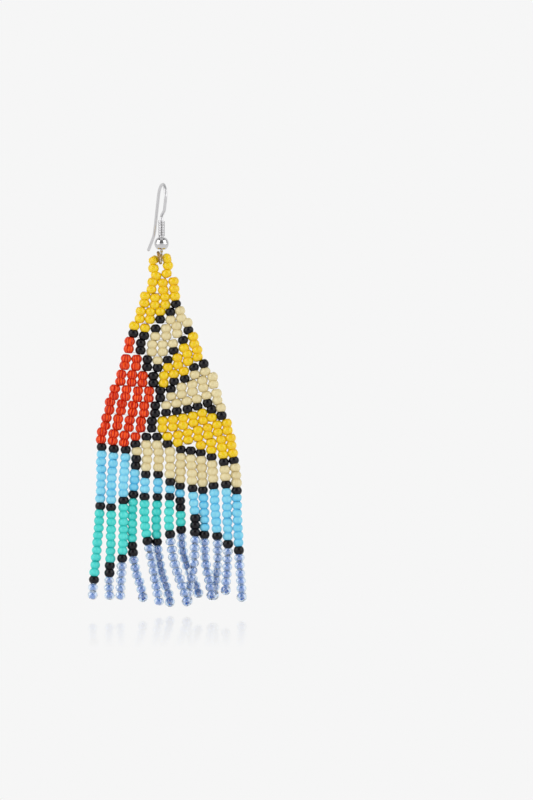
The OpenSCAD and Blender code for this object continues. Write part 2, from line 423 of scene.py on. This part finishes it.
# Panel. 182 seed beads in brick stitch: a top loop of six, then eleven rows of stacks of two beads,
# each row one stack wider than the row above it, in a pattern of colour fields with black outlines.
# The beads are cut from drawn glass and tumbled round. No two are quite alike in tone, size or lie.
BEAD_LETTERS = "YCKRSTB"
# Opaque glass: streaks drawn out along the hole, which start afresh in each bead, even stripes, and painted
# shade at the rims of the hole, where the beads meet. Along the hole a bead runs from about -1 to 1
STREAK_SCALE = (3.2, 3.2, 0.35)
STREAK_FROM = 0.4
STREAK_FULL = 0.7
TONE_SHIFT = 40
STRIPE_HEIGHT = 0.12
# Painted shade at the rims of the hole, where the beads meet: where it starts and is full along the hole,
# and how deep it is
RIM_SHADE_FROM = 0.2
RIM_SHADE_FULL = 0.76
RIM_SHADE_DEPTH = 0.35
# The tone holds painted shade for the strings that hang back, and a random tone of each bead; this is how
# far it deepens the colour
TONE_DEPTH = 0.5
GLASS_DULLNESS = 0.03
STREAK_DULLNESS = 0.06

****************

Write out the whole listing again, exactly as it stands.

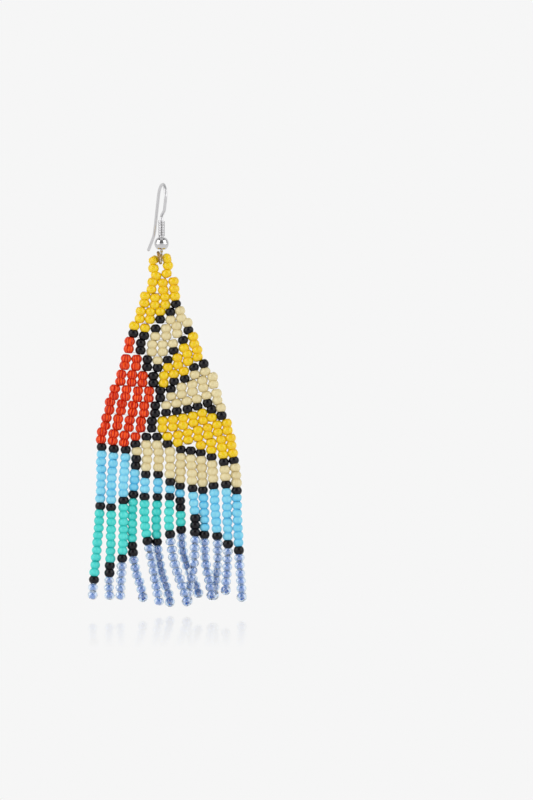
The OpenSCAD and Blender code for this object continues. Write part 2, from line 423 of scene.py on. This part finishes it.
# Panel. 182 seed beads in brick stitch: a top loop of six, then eleven rows of stacks of two beads,
# each row one stack wider than the row above it, in a pattern of colour fields with black outlines.
# The beads are cut from drawn glass and tumbled round. No two are quite alike in tone, size or lie.
BEAD_LETTERS = "YCKRSTB"
# Opaque glass: streaks drawn out along the hole, which start afresh in each bead, even stripes, and painted
# shade at the rims of the hole, where the beads meet. Along the hole a bead runs from about -1 to 1
STREAK_SCALE = (3.2, 3.2, 0.35)
STREAK_FROM = 0.4
STREAK_FULL = 0.7
TONE_SHIFT = 40
STRIPE_HEIGHT = 0.12
# Painted shade at the rims of the hole, where the beads meet: where it starts and is full along the hole,
# and how deep it is
RIM_SHADE_FROM = 0.2
RIM_SHADE_FULL = 0.76
RIM_SHADE_DEPTH = 0.35
# The tone holds painted shade for the strings that hang back, and a random tone of each bead; this is how
# far it deepens the colour
TONE_DEPTH = 0.5
GLASS_DULLNESS = 0.03
STREAK_DULLNESS = 0.06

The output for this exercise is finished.